Au rythme où vont les choses, les salaires des Grecs peuvent commencer à rivaliser avec les salaires des Chinois… C’est une génération entière qui est bradée, sacrifiée.

À qui profite l’austérité ?

Si l’on part du principe que la dette est une invention de la finance privée, alors tout est dit. On pensera ce que l’on veut d’Emmanuel Todd, mais le constat qu’il dresse dans cette interview montre bien que le problème dépasse celui de la politique au niveau national. Si « le prêt aux États est une sécurisation de l’argent des riches », rien d’étonnant alors à ce que l’outil austérité ne serve qu’à « maintenir l’État en situation de servir les intérêts »…

Forts de cette certitude, on peut rassembler un faisceau d’indices inquiétants pour l’avenir de l’Europe. Qui se soucie des implications réelles du Traité Transatlantique ? Saviez-vous qu’il portait atteinte à la sécurité sanitaire et alimentaire ? Le Monde diplomatique parle carrément de typhon qui menace les Européens. Il faut croire que l’intérêt de ce traité n’est pas flagrant pour le moment…

Ajouter à cela l’accord conclu sur la directive de « renflouement interne des banques » (Directive Européenne Bail in bancaire) qui n’est ni plus ni moins qu’une directive permettant la spoliation de l’épargne au-dessus de 100 000 € en cas de faillite bancaire (comme à Chypre)…
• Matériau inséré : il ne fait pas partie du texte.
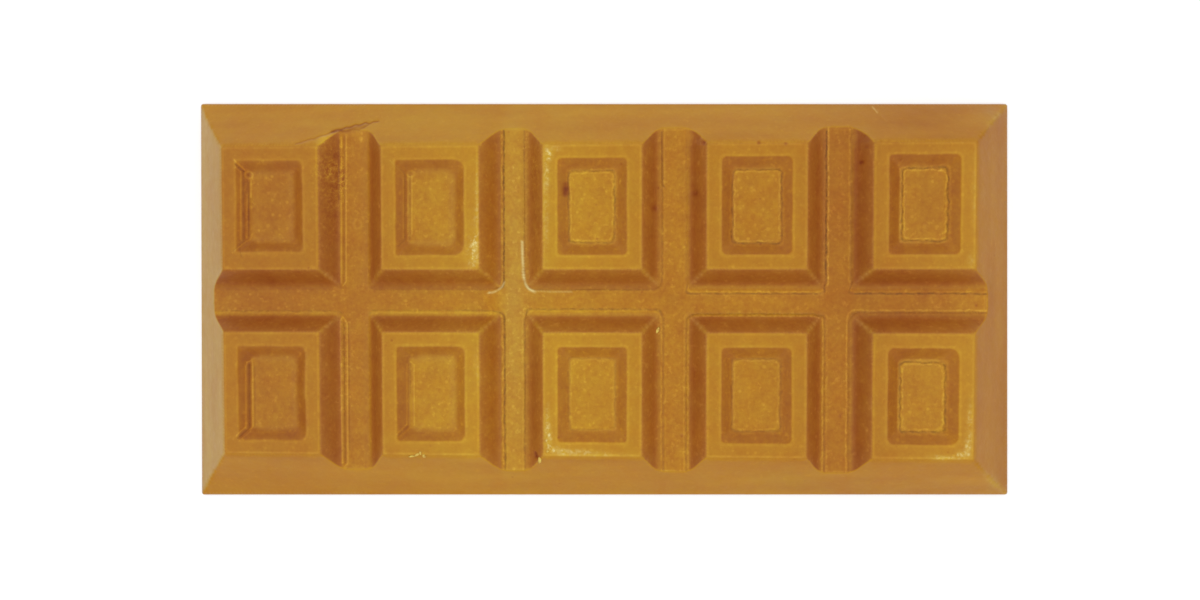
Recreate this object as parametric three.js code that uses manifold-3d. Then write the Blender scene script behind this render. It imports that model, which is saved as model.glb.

Il devient évident, à la lecture de ces éléments, s’il fallait encore vous en convaincre, qu’il est plus que jamais vital de sécuriser son épargne, avant de sombrer lentement et douloureusement dans une « grécification » de la France, comme le définit Charles Sannat dans cet édito du Contrarien. Car le problème de la compétitivité qui nous touche directement et empêche la France de rimer avec croissance est loin d’être résolu, tant que nous n’accepterons pas de toucher 400 € par mois…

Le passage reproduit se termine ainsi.